Seeing the print become an object in its own right, Pierson’s understanding of photography naturally began to expand. He remembers, “All of a sudden, focus didn't feel as important. Printing could be overexposed or underexposed. The point was to get an image that really sang, as opposed to an image that met the criteria.”

Pierson, who had arrived at MassArt to study graphic design, began working as a producer and editor in the performance department – a talent he would later draw upon for the ongoing periodical, Tomorrow’s Man. Readily adopting a multidisciplinary approach, he made posters for student shows and hit the streets of Boston, doing street art long before it had a name. “I was putting posters up all over town and having multiples with my name on them, and people wanted them,” he says. “Wheat paste is akin to graffiti; it’s a way to present your work in the streets and hope to get famous.”

Without the trappings of careerism or wealth, fame was predicated upon the distance one’s reputation travelled. As the members of the Boston School made their way to New York, their work increased its reach just as the 1980s art boom took off.
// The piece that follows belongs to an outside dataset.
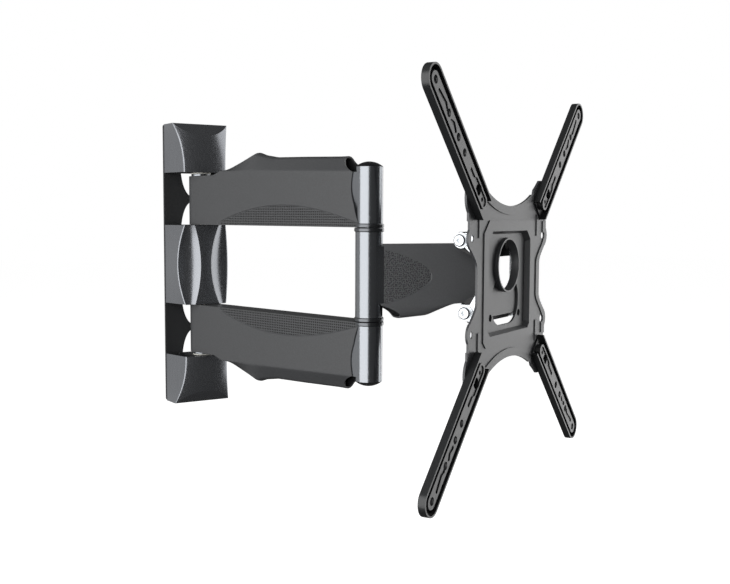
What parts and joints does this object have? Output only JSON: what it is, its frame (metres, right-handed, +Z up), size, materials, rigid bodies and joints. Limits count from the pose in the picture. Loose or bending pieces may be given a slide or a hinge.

Over the past four decades, Pierson has paved a singular path blending photography, collage, sculpture, performance, and installation in a celebration of beauty, intimacy, fantasy, connection, and youth.

With his self-titled exhibition, Pierson transforms the white walls of Lisson Gallery into a love letter to the queer community, placing Yellow Array (2024) at the heart, and welcoming viewers with a shimmering gold message: “YOU ARE THE SUN”. It’s a moment of mutual recognition, of seeing and being seen, that runs throughout his work that never fails to surprise and delight. As Pierson reminds us, photography – like language – is a living thing with stories of its own to tell. 

Jack Pierson is on show at Lisson Gallery in London until 3 August 2024.